A common mistake is adding tools, people, or offers before simplifying the operation. If a broken process is handed to a new employee, you have not solved the issue. You have only redistributed confusion.

Look for recurring work that can be documented, templated, automated, or assigned with clear ownership. Client intake, invoicing, follow-up communication, scheduling, reporting, and fulfillment checkpoints are often strong places to start. The goal is not to remove every human touch. It is to reduce inconsistency and free up capacity for higher-value decisions.

Build systems that reduce owner dependence

One of the clearest signs a business is not ready to scale is when the owner remains the answer to every question. That model can work in an early stage, but it becomes expensive as the company grows. Decision bottlenecks slow execution, frustrate the team, and keep the owner trapped in the weeds.

Efficient scaling requires systems that allow the business to function with less direct intervention. That includes documented workflows, clear roles, performance standards, and decision rights. It also means moving important knowledge out of informal conversations and into repeatable processes.

This does not happen overnight. In many small businesses, owner involvement is tied to quality control, revenue generation, and problem-solving. Letting go too quickly can create risk. But keeping everything centralized creates a ceiling. The transition has to be deliberate. Start by identifying the work only you can do, then separate it from the work you are simply used to doing.

Hire for leverage, not relief

Hiring can support scale, but only when it is tied to a clear business need. Many owners hire because they feel overwhelmed. Relief matters, but if the role is not connected to capacity, performance, or revenue improvement, payroll can outpace growth.

A stronger approach is to hire for leverage. Ask which role would remove a key bottleneck, improve delivery consistency, protect customer experience, or increase output without requiring constant supervision. Sometimes that is an operations coordinator. Sometimes it is a salesperson, project manager, or bookkeeper. It depends on the stage of the business.

The wrong hire often comes from lack of clarity, not lack of talent. If the role is vague, expectations are inconsistent, or training is incomplete, efficiency suffers. Strong hiring starts with a defined outcome and a process to support success.

Financial discipline is what makes scaling sustainable

Growth can hide financial problems for a while. More revenue may create the impression that the business is stronger, even when margins are shrinking and cash is tightening. This is one of the biggest reasons businesses struggle during expansion.

If you want to know how to scale a small business efficiently, pay close attention to unit economics.
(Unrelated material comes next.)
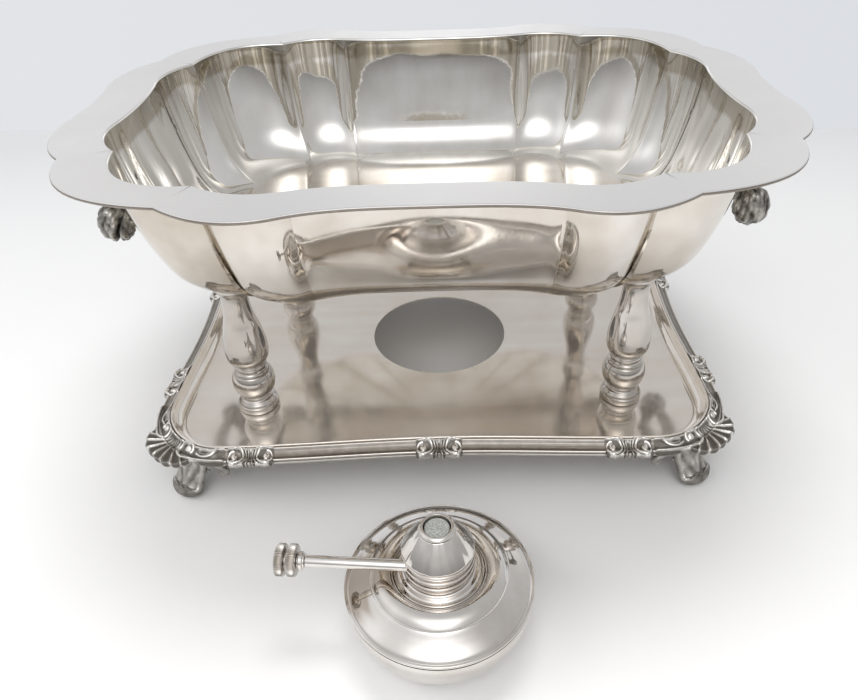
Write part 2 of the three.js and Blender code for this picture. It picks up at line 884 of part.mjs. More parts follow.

Understand what it costs to acquire a customer, serve that customer, and retain that customer profitably. Know your gross margin, overhead trend, and cash conversion cycle. If those numbers are unclear, your growth strategy is being built on assumption rather than evidence.

Efficient businesses make decisions with financial visibility. They know which offers generate healthy margins, which clients are operationally expensive, and which expenses support growth versus simply adding complexity. They also plan for the lag between investing in growth and seeing return. Hiring, software, marketing, and operational upgrades often create upfront cost before they create payoff.

That does not mean avoiding investment. It means investing with intention. Measurable growth is easier to manage than reactive growth.

Use data to guide decisions, not just confirm instincts

Small business owners often have strong intuition, and that matters. But scaling decisions need more than instinct. They need operating data that shows what is working, what is slowing down, and where profitability is being lost.

You do not need an enterprise dashboard to manage this well. You do need a short list of metrics that reflect business health. For many companies, that includes lead conversion, average order or contract value, fulfillment time, client retention, gross margin, and monthly cash position. The right metrics vary, but the principle is the same. Track the numbers that shape your next decision.

This is also where regular review becomes essential. Data only helps if you use it consistently. A monthly strategic review can reveal whether demand is outpacing delivery, whether a service line is underperforming, or whether labor costs are rising faster than revenue. Efficient scaling is rarely accidental. It is usually the result of repeated adjustment.

Protect the customer experience while you grow

A business can increase revenue and still weaken its reputation if growth causes quality to slip. Delays, communication breakdowns, inconsistent delivery, and unclear expectations often show up during expansion. The damage may not be immediate, but over time it affects retention, referrals, and brand trust.

That is why customer experience should be part of the scaling plan, not an afterthought. Look at where clients feel friction. Review how expectations are set during sales, what happens during onboarding, how issues are handled, and where communication tends to break down. In many cases, efficiency improves when the client journey becomes clearer and more consistent.

There is also a strategic advantage here. Businesses that scale well tend to keep what clients value most while removing internal waste the client never needed in the first place. That is a better model than cutting corners in the name of growth.

How to scale a small business efficiently without losing direction

At a certain stage, growth creates more choices than clarity. New markets, new services, new hires, and new investments can all look like the right next move. But efficient scaling depends on sequence. What you do next matters just as much as what you decide to do eventually.

That is why strategic planning becomes a leadership function, not a luxury. You need a clear view of where the business is going, what the next stage requires, and which changes should happen first. For some owners, that means tightening operations before increasing demand. For others, it means refining the offer before building a team. In a service-based business, it may mean redesigning delivery so revenue is less tied to owner hours.

This is also where outside perspective can accelerate progress. A firm like Opulent Strategies helps business owners look beyond immediate pressure and make growth decisions with structure, discipline, and measurable intent.

Scaling efficiently is not about doing more at all times. It is about building a business that can carry more weight with greater clarity, stronger systems, and better decision-making. When growth is supported by strategy, efficiency stops being a nice idea and starts becoming a competitive advantage.

The businesses that grow well are not always the ones moving the fastest. They are often the ones willing to pause, strengthen the foundation, and expand with purpose.